Dataset excerpt
*****
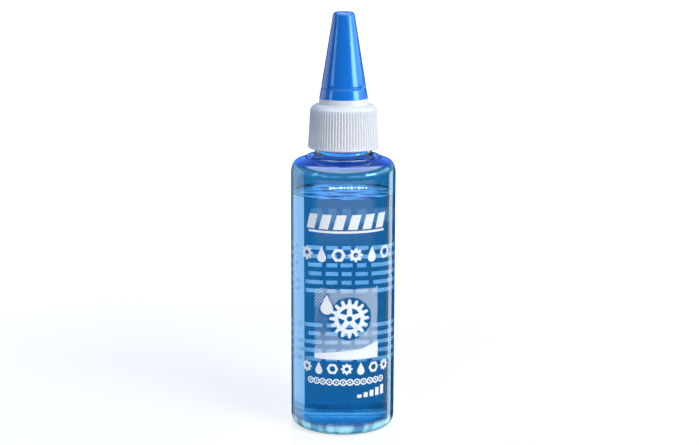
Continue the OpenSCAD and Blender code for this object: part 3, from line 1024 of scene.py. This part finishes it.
CLEAR, OIL = clear_plastic(), blue_oil()
WHITE, BLUE, FOAM = white_plastic(), blue_plastic(), foam()
# The froth's white dots are painted highlights: they glow by emission.
FROTH_PAINTED_GLOW = ink("oil_froth_painted_glow", (0.75, 0.86, 0.95), (0.85, 0.93, 0.98), 0.2, 2.2)
WHITE_INK = ink("white_ink", (0.78, 0.83, 0.87), (0.84, 0.88, 0.91))
TINT_INK = ink("tint_ink", (0.66, 0.77, 0.87), (0.72, 0.82, 0.9))
BACK_INK, FAINT_INK = sheer_ink("back_ink"), sheer_ink("faint_ink", 0.1)


def dress(piece, body, node, material):
    piece.data.materials.clear()
    piece.data.materials.append(material)
    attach(piece, body)
    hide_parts(node)


dress(revolve("bottle_shell", bottle_section, steps=360), "bottle", "bottle",
      CLEAR)
dress(revolve("oil_fill", oil_section, steps=240), "bottle", "chain_lube", OIL)
dress(revolve("ribbed_cap", cap_section, steps=rib_count * rib_steps, loop=True), "cap",
      "spout_cap", WHITE)
dress(revolve("cone_cap", lambda angle: tip_line, steps=192), "tip", "tip_cap",
      BLUE)
front_shapes = (title_shapes() + row_shapes(upper_signs, upper_sign_d, upper_row_z)
                + panel_shapes() + row_shapes(lower_signs, lower_sign_d, lower_row_z)
                + chain_shapes() + gauge_shapes())
dress(ink_piece("front_ink", front_shapes), "bottle", "front_print", WHITE_INK)
dress(screen_piece("panel_screen"), "bottle", "panel_tint", TINT_INK)
dress(ink_piece("back_ink", back_shapes()), "bottle", "back_print", BACK_INK)
dress(ink_piece("back_title_ink", back_title_shapes()), "bottle", "back_print",
      FAINT_INK)
dress(froth("froth"), "bottle", "chain_lube", FROTH_PAINTED_GLOW)

liner = frame["nodes"]["cap_liner"]
liner.data.materials.clear()
liner.data.materials.append(FOAM)


# Camera, at the photograph's angle

camera_azimuth = -4.5
camera_distance, camera_height = 520, 171.4
camera_pitch, camera_yaw, camera_roll = 11.5, 0.171, -0.25
focal_px, image_w, sensor_w = 1676, 699, 36

camera_data = bpy.data.cameras.new("camera")
camera_data.sensor_width = sensor_w
camera_data.lens = sensor_w * focal_px / image_w
camera_data.clip_start, camera_data.clip_end = 0.01, 50
camera = bpy.data.objects.new("camera", camera_data)
bpy.context.scene.collection.objects.link(camera)
turn = math.radians(camera_azimuth)
camera.location = Vector((math.sin(turn) * camera_distance, -math.cos(turn) * camera_distance,
                          camera_height)) * MM
camera.rotation_mode = "XYZ"
camera.rotation_euler = (math.radians(90 - camera_pitch), math.radians(camera_roll),
                         turn - math.radians(camera_yaw))
bpy.context.scene.camera = camera


# Stage and light. Azimuths run from straight behind the object towards +X, in degrees.

def plain_mesh(name, corners, faces=None):
    mesh = bpy.data.meshes.new(name)
    mesh.from_pydata(corners, [], faces or [tuple(range(len(corners)))])
    piece = bpy.data.objects.new(name, mesh)
    bpy.context.scene.collection.objects.link(piece)
    return piece


def floor():
    """A pale floor that takes the object's shadow near it and fades to plain white further away."""
    size, near, far, near_glow = 6.0, 0.08, 0.5, 0.68
    corners = [(-size, -size, 0), (size, -size, 0), (size, size, 0), (-size, size, 0)]
    piece = plain_mesh("floor", corners)
    material, nodes, links, bsdf = new_material("floor", {
        "Base Color": (0.4, 0.39, 0.37, 1), "Roughness": 0.9, "Specular IOR Level": 0.0,
        "Emission Color": (1, 1, 1, 1)})
    path = nodes.new("ShaderNodeLightPath")
    place = nodes.new("ShaderNodeNewGeometry")
    reach = nodes.new("ShaderNodeVectorMath")
    reach.operation = "LENGTH"
    links.new(place.outputs["Position"], reach.inputs[0])
    lift = spread(nodes, links, reach.outputs["Value"], near, far, near_glow, 1.0)
    glow = joined(nodes, links, "MULTIPLY", lift, path.outputs["Is Camera Ray"])
    links.new(glow, bsdf.inputs["Emission Strength"])
    piece.data.materials.append(material)
    piece.visible_transmission = False
    piece.visible_glossy = False


def emitter(name, corners, strength, seen_by, faces=None, colour=(1, 1, 1)):
    """A glowing panel that only the rays in seen_by meet: lens, mirror or light on surfaces."""
    piece = plain_mesh(name, corners, faces)
    material = bpy.data.materials.new(name)
    material.use_nodes = True
    nodes, links = material.node_tree.nodes, material.node_tree.links
    nodes.clear()
    glow = nodes.new("ShaderNodeEmission")
    set_inputs(glow, {"Color": (*colour, 1), "Strength": strength})
    out = nodes.new("ShaderNodeOutputMaterial")
    links.new(glow.outputs[0], out.inputs["Surface"])
    piece.data.materials.append(material)
    piece.visible_camera = False
    piece.visible_shadow = False
    piece.visible_glossy = "mirror" in seen_by
    piece.visible_transmission = "lens" in seen_by
    piece.visible_diffuse = "light" in seen_by
    return piece


def upright_panel(name, az0, az1, z0, z1, strength, seen_by, colour, distance=1.3):
    """A glowing panel that stands between two azimuths and two heights, in metres."""
    corners = []
    for az, z in ((az0, z0), (az1, z0), (az1, z1), (az0, z1)):
        a = math.radians(az)
        corners.append((distance * math.sin(a), distance * math.cos(a), z))
    return emitter(name, corners, strength, seen_by, colour=colour)


def ring_panel(name, r0, r1, z, strength, seen_by, colour=(1, 1, 1), steps=48):
    """A glowing flat ring round the foot, from radius r0 to r1 at height z, in millimetres."""
    ring = [circle(0, 0, r, steps) for r in (r0, r1)]
    verts = [(x * MM, y * MM, z * MM) for line in ring for x, y in line]
    faces = [(i, steps + i, steps + (i + 1) % steps, (i + 1) % steps) for i in range(steps)]
    return emitter(name, verts, strength, seen_by, faces, colour)


def light_upwards_only(piece):
    """Makes a glowing panel clear from its back."""
    nodes, links = piece.data.materials[0].node_tree.nodes, piece.data.materials[0].node_tree.links
    side = nodes.new("ShaderNodeNewGeometry")
    mix = mixed(nodes, links, side.outputs["Backfacing"], nodes["Emission"],
                nodes.new("ShaderNodeBsdfTransparent"))
    links.new(mix.outputs[0], nodes["Material Output"].inputs["Surface"])


def label_spot(name, azimuth, elevation, power):
    """A narrow spot on the printed part of the wall, which leaves the cap out."""
    distance, aim_z = 0.8, 0.042
    lamp = bpy.data.lights.new(name, "SPOT")
    lamp.energy = power
    lamp.spot_size = math.radians(6.4)
    lamp.spot_blend = 0.5
    lamp.shadow_soft_size = 0.02
    place_lamp(name, lamp, azimuth, elevation, distance, aim_z)


def area_lamp(name, azimuth, elevation, power):
    """A soft lamp that faces the object."""
    distance, aim_z = 1.2, 0.07
    lamp = bpy.data.lights.new(name, "AREA")
    lamp.size = 0.6
    lamp.energy = power
    lamp.color = (1.0, 0.95, 0.86)
    place_lamp(name, lamp, azimuth, elevation, distance, aim_z)


def place_lamp(name, lamp, azimuth, elevation, distance, aim_z):
    piece = bpy.data.objects.new(name, lamp)
    bpy.context.scene.collection.objects.link(piece)
    a, e = math.radians(azimuth), math.radians(elevation)
    away = Vector((math.sin(a) * math.cos(e), math.cos(a) * math.cos(e), math.sin(e)))
    piece.location = away * distance + Vector((0, 0, aim_z))
    piece.rotation_euler = away.to_track_quat("Z", "Y").to_euler()
    piece.visible_glossy = False
    piece.visible_transmission = False


def world():
    """White for the camera, and a dimmer studio for lens, mirror and surface light."""
    made = bpy.data.worlds.new("studio")
    bpy.context.scene.world = made
    made.use_nodes = True
    nodes, links = made.node_tree.nodes, made.node_tree.links
    back = nodes["Background"]
    path = nodes.new("ShaderNodeLightPath")
    place = nodes.new("ShaderNodeTexCoord")

    def ramp(heading, v0, v1, low_level, high_level):
        """A level that rises smoothly along a heading of the sky."""
        lean = nodes.new("ShaderNodeVectorMath")
        lean.operation = "DOT_PRODUCT"
        lean.inputs[1].default_value = heading
        links.new(place.outputs["Generated"], lean.inputs[0])
        return spread(nodes, links, lean.outputs["Value"], v0, v1, low_level, high_level)

    def both(operation, a, b):
        return joined(nodes, links, operation, a, b)

    def tinted(colour, level):
        scaled = nodes.new("ShaderNodeVectorMath")
        scaled.operation = "SCALE"
        scaled.inputs[0].default_value = colour
        links.new(level, scaled.inputs["Scale"])
        return scaled.outputs[0]

    def choose(ray, other, light):
        """light for that kind of ray, and other for the rest."""
        mix = nodes.new("ShaderNodeMix")
        mix.data_type = "RGBA"
        links.new(path.outputs[ray], mix.inputs["Factor"])
        links.new(other, mix.inputs["A"])
        links.new(light, mix.inputs["B"])
        return mix.outputs["Result"]

    white = nodes.new("ShaderNodeRGB")
    white.outputs[0].default_value = (1, 1, 1, 1)
    up, front, behind = (0, 0, 1), (0, -1, 0), (0, 1, 0)
    surface = tinted((0.6, 0.73, 1.0), ramp((0.6, 0.8, 0), -0.9, 0.9, 0.45, 1.1))
    haze = both("MULTIPLY", ramp(up, -0.225, -0.18, 0.0, 1.3), ramp(up, -0.16, -0.1, 1.0, 0.0))
    haze = both("MULTIPLY", haze, ramp(front, 0.2, 0.6, 0.0, 1.0))
    arch = both("MULTIPLY", ramp(up, 0.5, 0.66, 0.0, 6.0), ramp(front, -0.55, -0.2, 0.0, 1.0))
    mirror = both("ADD", haze, both("ADD", arch, ramp(up, 0.0, 0.3, 0.0, 0.2)))
    glare = tinted((0.85, 0.97, 1.0), mirror)
    rim = tinted((0.12, 0.36, 1.0), ramp(behind, 0.8, 0.98, 0.03, 0.42))
    sheen = nodes.new("ShaderNodeVectorMath")
    links.new(glare, sheen.inputs[0])
    links.new(rim, sheen.inputs[1])
    lens = both("ADD", ramp(up, -0.14, 0.12, 0.0, 1.45), ramp(up, 0.2, 0.5, 0.0, -1.2))
    seen_through = nodes.new("ShaderNodeVectorMath")
    seen_through.operation = "MULTIPLY_ADD"
    seen_through.inputs[1].default_value = (0.4, 0.74, 1.0)
    seen_through.inputs[2].default_value = (0.03, 0.21, 0.4)
    links.new(lens, seen_through.inputs[0])
    light = choose("Is Glossy Ray", surface, sheen.outputs[0])
    light = choose("Is Transmission Ray", light, seen_through.outputs[0])
    light = choose("Is Camera Ray", light, white.outputs[0])
    links.new(light, back.inputs["Color"])


# Colours of the panels. Like a lens, the bottle shows the right band at its left.
BAND_RIGHT, BAND_LEFT, MIRROR_LEFT = (0.6, 0.82, 1.0), (0.66, 0.8, 1.0), (0.9, 0.97, 1.0)
MIRROR_RIGHT, TIP_SHEEN, FOOT_BLUE = (0.8, 0.93, 1.0), (0.45, 0.88, 1.0), (0.35, 0.48, 1.0)

floor()
world()
upright_panel("lens_right", 39, 68, -0.8, 1.2, 1.05, "lens", BAND_RIGHT)
upright_panel("lens_left", -54, -43, -0.8, 1.2, 0.2, "lens", BAND_LEFT)
upright_panel("lens_left_soft", -54, -37, -0.8, 1.2, 0.18, "lens", BAND_LEFT, 1.28)
upright_panel("mirror_left", -80, -38, -0.8, 0.35, 1.3, "mirror", MIRROR_LEFT)
upright_panel("mirror_left_soft", -38, -26, -0.8, 0.1, 0.6, "mirror", MIRROR_LEFT)
upright_panel("mirror_right", 47, 64, -0.8, 0.1, 3.0, "mirror", MIRROR_RIGHT)
upright_panel("tip_strip_right", 108, 134, 0.125, 0.19, 15.0, "mirror", TIP_SHEEN, 0.3)
upright_panel("tip_strip_left", -118, -106, 0.125, 0.19, 5.0, "mirror", TIP_SHEEN, 0.3)
upright_panel("tip_side", 60, 108, 0.125, 0.19, 3.2, "mirror", TIP_SHEEN, 0.3)
ring_panel("foot_glow", 7.0, 17.5, -0.4, 2.6, "lens", FOOT_BLUE)
light_upwards_only(ring_panel("table_bounce", 17.0, 42.0, 0.3, 1.3, "light"))
area_lamp("key", 140, 30, 9.4)
label_spot("front_spot", 206, 14, 8.5)
label_spot("back_spot", 4, 22, 30)

# Light passes many walls, films of ink and the oil on its way through the bottle
bpy.context.scene.cycles.max_bounces = 24
bpy.context.scene.cycles.transmission_bounces = 24
bpy.context.scene.view_settings.view_transform = "Standard"
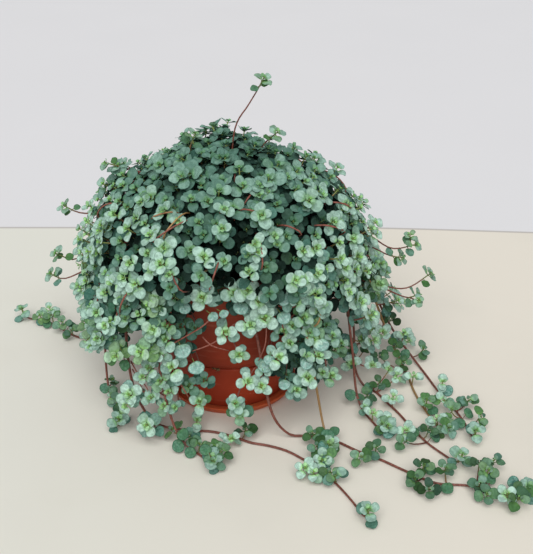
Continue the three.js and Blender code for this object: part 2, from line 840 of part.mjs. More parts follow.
/** The shoot of the crown in one direction, as near as it fits to the crown's outline, or null. */
function growOutwards(thicket, direction, radius, random) {
  for (const stretch of SHOOT_STRETCHES) {
    const length = stretch * (0.98 + 0.04 * random());
    const tip = CROWN.centre.clone().lerp(crownTip(direction), length);
    const root = CROWN.centre.clone().lerp(tip, CROWN.shootRoot);
    root.z = Math.max(root.z, CROWN.lowestRoot);
    const shoot = growCrownShoot(thicket, [root, tip], radius, random());
    if (shoot) return shoot;
  }
  return null;
}

function makeCrown(thicket, random) {
  const strays = STRAY_SHOOTS.map((places) =>
    growCrownShoot(thicket, places.map((place) => point(...place)), FALLING_LEAF_RADIUS, random()),
  );
  const shoots = crownDirections().map((direction) =>
    largestThatFits(CROWN.leafRadius, (radius) => growOutwards(thicket, direction, radius, random)),
  );
  return [...strays, ...shoots]
    .filter((shoot) => shoot !== null)
    .reduce((crown, shoot) => crown.add(shoot), makeCore());
}

// ---------------------------------------------------------------- assembly

function named(name, geometry, colour, roughness) {
  const material = new THREE.MeshStandardMaterial({ color: colour, roughness, metalness: 0 });
  const mesh = new THREE.Mesh(geometry, material);
  mesh.name = name;
  return mesh;
}

function buildPlant() {
  const plant = new THREE.Group();
  const random = makeRandom(2417);
  const thicket = new Thicket();
  const hanging = HANGING_STEMS.map((stem, index) => ({
    name: `hanging_stem_${String(index + 1).padStart(2, "0")}`,
    frames: framesAt(ringPlaces(hangingRoute(stem), RIM_BENDS), STEM_HALF_WIDTH),
    shoots: stem.reach > LONG_STEM_REACH ? LONG_STEM_SHOOTS : SHORT_STEM_SHOOTS,
    colour: COLOURS.hanging,
  }));
  const trailing = TRAILING_STEMS.map((stem, index) => ({
    name: `trailing_stem_${String(index + 1).padStart(2, "0")}`,
    frames: framesAt(ringPlaces(trailingRoute(stem), RIM_BENDS), STEM_HALF_WIDTH),
    shoots: stem.shoots,
    colour: COLOURS.trailing,
  }));
  const stems = [...trailing, ...hanging];
  for (const stem of stems) thicket.addStem(stem.frames, stem.name);

  const feet = [
    ...crownStems(),
    ...stems.map((stem) => ({ foot: stem.frames[0].place, halfWidth: STEM_HALF_WIDTH })),
  ];
  plant.add(named("pot", makePot(), COLOURS.pot, 0.55));
  plant.add(named("saucer", makeSaucer(), COLOURS.saucer, 0.55));
  plant.add(named("soil", makeSoil(feet), COLOURS.soil, 0.95));
  for (const stem of stems) {
    const solid = leafyStem(thicket, stem, random);
    plant.add(named(stem.name, toGeometry(solid), stem.colour, 0.7));
  }
  plant.add(named("crown", toGeometry(makeCrown(thicket, random)), COLOURS.crown, 0.7));
  return plant;
}

export default buildPlant();
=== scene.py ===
"""The looks of a creeping pilea in a terracotta-coloured pot that stands in a shallow saucer.

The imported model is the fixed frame. Its foliage nodes are replaced by finer growth: thin round blades
in opposite pairs on reddish stems, which follow the same dome, the same drops over the rim and the same
runs along the surface. The pot, saucer and compost are turned again with rounded edges.

Sizes are written in millimetres and turned into metres where a mesh is made.
"""

import logging
import math
from collections.abc import Sequence
from dataclasses import dataclass, field, replace
from enum import Enum
from typing import Any

import bpy
import numpy as np
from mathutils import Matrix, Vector, noise


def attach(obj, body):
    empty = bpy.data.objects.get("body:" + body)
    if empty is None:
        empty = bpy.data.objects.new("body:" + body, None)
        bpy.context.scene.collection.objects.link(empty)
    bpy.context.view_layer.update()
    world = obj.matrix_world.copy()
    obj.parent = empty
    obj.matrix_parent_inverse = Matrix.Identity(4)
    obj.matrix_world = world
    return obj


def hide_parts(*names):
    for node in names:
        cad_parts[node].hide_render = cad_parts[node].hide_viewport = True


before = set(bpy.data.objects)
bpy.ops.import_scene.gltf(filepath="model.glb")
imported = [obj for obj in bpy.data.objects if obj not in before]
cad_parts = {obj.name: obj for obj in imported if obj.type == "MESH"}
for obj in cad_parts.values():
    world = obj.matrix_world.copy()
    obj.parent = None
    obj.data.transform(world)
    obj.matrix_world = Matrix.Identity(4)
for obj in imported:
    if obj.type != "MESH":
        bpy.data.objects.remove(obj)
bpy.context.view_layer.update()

log = logging.getLogger("pilea")

MM = 0.001
BODY = "root"
UP = Vector((0.0, 0.0, 1.0))
ASIDE = Vector((1.0, 0.0, 0.0))
LIGHT = Vector((0.03, -0.62, 0.78)).normalized()  # where the blades turn their faces
STEEP = 0.9  # the z from which a direction counts as steep
ON_AXIS = 1e-6  # how near the pot's axis a point counts as on it, in mm
SHARP = 32.0  # the angle from which an edge of a turned piece stays sharp, in degrees
TIP_LEAF = 10.0  # the length of blade that a habit's tip pairs are given for, in mm

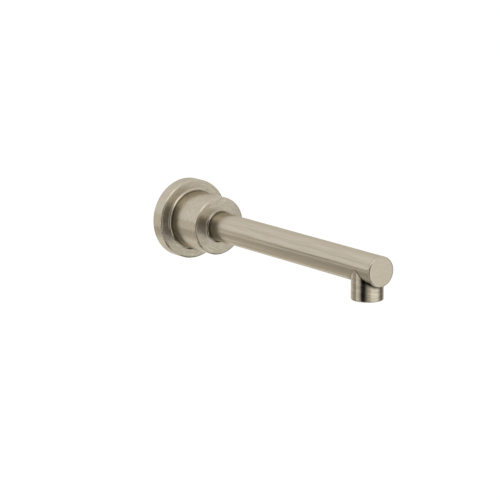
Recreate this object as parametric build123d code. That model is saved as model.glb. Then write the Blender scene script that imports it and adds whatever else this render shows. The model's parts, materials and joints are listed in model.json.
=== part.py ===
"""Wall mounted bath spout: wall flange, hub, long straight tube and a short outlet with an aerator.

Millimetres. The finished wall is the plane y = 0, the spout's axis runs from the origin along -Y, and Z is up.
A turned piece's outline is a list of (distance, radius) corners that goes outwards first. A third number makes the
side that ends there an arc of that radius, hollow above zero and bulging below it. On the spout's axis the distance
is measured from the wall, on the outlet's axis it is the height above the spout's axis, and on the set screw's axis
it is the depth below it.
"""

import os
from math import sqrt

from build123d import *

# Clearances
slide_gap = 0.1  # flange on hub
turn_gap = 0.08  # metal that turns in metal
seal_gap = 0.05  # squeezed ring against the metal that it seals
joint_gap = 0.05  # pieces that are brazed, screwed or pressed together
seam = 0.15  # visible line between the tube and its end cap
cutter_excess = 1  # how far a cutter runs past what it cuts

# Wall flange
flange_diameter = 69
flange_thickness = 12
flange_rim = 4
flange_web = 3.5
flange_lip = 1.2
flange_edge = 1.6
gasket_thickness = 1
grip_groove_width = 1.8
grip_groove_depth = 1.2

# Raised collars that the flange has around the hub, and the hub around the tube
collar_fillet = 2.1
collar_land = 0.2

# Hub
hub_diameter = 50
hub_front = 50
hub_setback = 3
hub_wall = 3
hub_front_wall = 6
hub_edge = 1.6

# Tube and end cap
tube_diameter = 25
tube_wall = 1.5
tube_seat = 3
cap_thickness = 2.4
cap_edge = 1.5
cap_plug_length = 4
cap_overhang = 4.5

# Outlet and aerator, stacked downwards from the tube's underside
reach = 250
outlet_diameter = 26
outlet_edge = 1
seat_land = 1.9
washer_thickness = 1.6
housing_height = 8
housing_recess = 1
aerator_bore = 23
waterway = 20
saddle_rise = 0.6
saddle_ridge = 2
housing_wall = 1.3
housing_ledge = 1.2
housing_ledge_width = 0.9
key_slots = 6
key_slot_width = 1.6
key_slot_depth = 1.2
key_slot_height = 0.6
honeycomb_height = 3
honeycomb_cell = 2.1
honeycomb_web = 0.4
grid_thickness = 0.8
grid_slots = 6
grid_bar = 0.7
disc_thickness = 1.2
disc_holes = 10
disc_hole_diameter = 2
dome_wall = 0.8
dome_rise = 4.5
dome_slots = 8
dome_slot_width = 1.2
dome_middle_radius = 3.2
dome_slot_margin = 1.4

# Wall adapter, stacked outwards from the wall
supply_thread = 18.6
supply_depth = 15
adapter_diameter = 28
adapter_setback = 2
adapter_key = 12
lock_groove_depth = 1.2
seal_groove_width = 1.8
seal_groove_depth = 1.5
seal_land = 1.2

# Inlet socket, ferrule and lock nut
socket_setback = 9
socket_wall = 4.6
socket_flats = 33
socket_land = 2.5
ferrule_thread = 19
ferrule_bore = 15
ferrule_plug_length = 10
nut_flats = 27
nut_height = 4.5
end_gap = 0.4

# Set screw
screw_diameter = 5.9
screw_margin = 1.1
screw_hole_gap = 0.4
screw_recess = 2.1
screw_key = 3
screw_key_depth = 3.5
pad_diameter = 4.4
pad_length = 1.8
pad_gap = 0.3

# Radii and places that follow from the sizes above
flange_radius = flange_diameter / 2
hub_radius = hub_diameter / 2
tube_radius = tube_diameter / 2
tube_bore_radius = tube_radius - tube_wall
outlet_radius = outlet_diameter / 2
waterway_radius = waterway / 2
adapter_radius = adapter_diameter / 2
socket_bore_radius = adapter_radius + turn_gap
socket_radius = socket_bore_radius + socket_wall
ferrule_radius = ferrule_thread / 2
screw_radius = screw_diameter / 2
pad_radius = pad_diameter / 2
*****
> _Exercise_
Reproduce, without alteration, solely the lines beginning at the line that includes "obj.matrix_world = Matrix.Identity(4)" and ending at the line that includes "collar_land = 0.2", both lines included.

> _Response to the exercise_
    obj.matrix_world = Matrix.Identity(4)
for obj in imported:
    if obj.type != "MESH":
        bpy.data.objects.remove(obj)
bpy.context.view_layer.update()

log = logging.getLogger("pilea")

MM = 0.001
BODY = "root"
UP = Vector((0.0, 0.0, 1.0))
ASIDE = Vector((1.0, 0.0, 0.0))
LIGHT = Vector((0.03, -0.62, 0.78)).normalized()  # where the blades turn their faces
STEEP = 0.9  # the z from which a direction counts as steep
ON_AXIS = 1e-6  # how near the pot's axis a point counts as on it, in mm
SHARP = 32.0  # the angle from which an edge of a turned piece stays sharp, in degrees
TIP_LEAF = 10.0  # the length of blade that a habit's tip pairs are given for, in mm

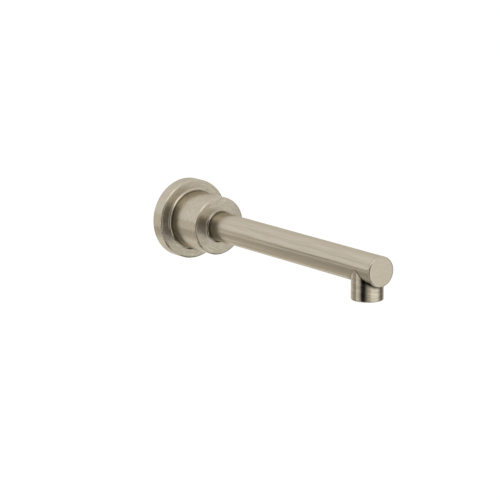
Recreate this object as parametric build123d code. That model is saved as model.glb. Then write the Blender scene script that imports it and adds whatever else this render shows. The model's parts, materials and joints are listed in model.json.
=== part.py ===
"""Wall mounted bath spout: wall flange, hub, long straight tube and a short outlet with an aerator.

Millimetres. The finished wall is the plane y = 0, the spout's axis runs from the origin along -Y, and Z is up.
A turned piece's outline is a list of (distance, radius) corners that goes outwards first. A third number makes the
side that ends there an arc of that radius, hollow above zero and bulging below it. On the spout's axis the distance
is measured from the wall, on the outlet's axis it is the height above the spout's axis, and on the set screw's axis
it is the depth below it.
"""

import os
from math import sqrt

from build123d import *

# Clearances
slide_gap = 0.1  # flange on hub
turn_gap = 0.08  # metal that turns in metal
seal_gap = 0.05  # squeezed ring against the metal that it seals
joint_gap = 0.05  # pieces that are brazed, screwed or pressed together
seam = 0.15  # visible line between the tube and its end cap
cutter_excess = 1  # how far a cutter runs past what it cuts

# Wall flange
flange_diameter = 69
flange_thickness = 12
flange_rim = 4
flange_web = 3.5
flange_lip = 1.2
flange_edge = 1.6
gasket_thickness = 1
grip_groove_width = 1.8
grip_groove_depth = 1.2

# Raised collars that the flange has around the hub, and the hub around the tube
collar_fillet = 2.1
collar_land = 0.2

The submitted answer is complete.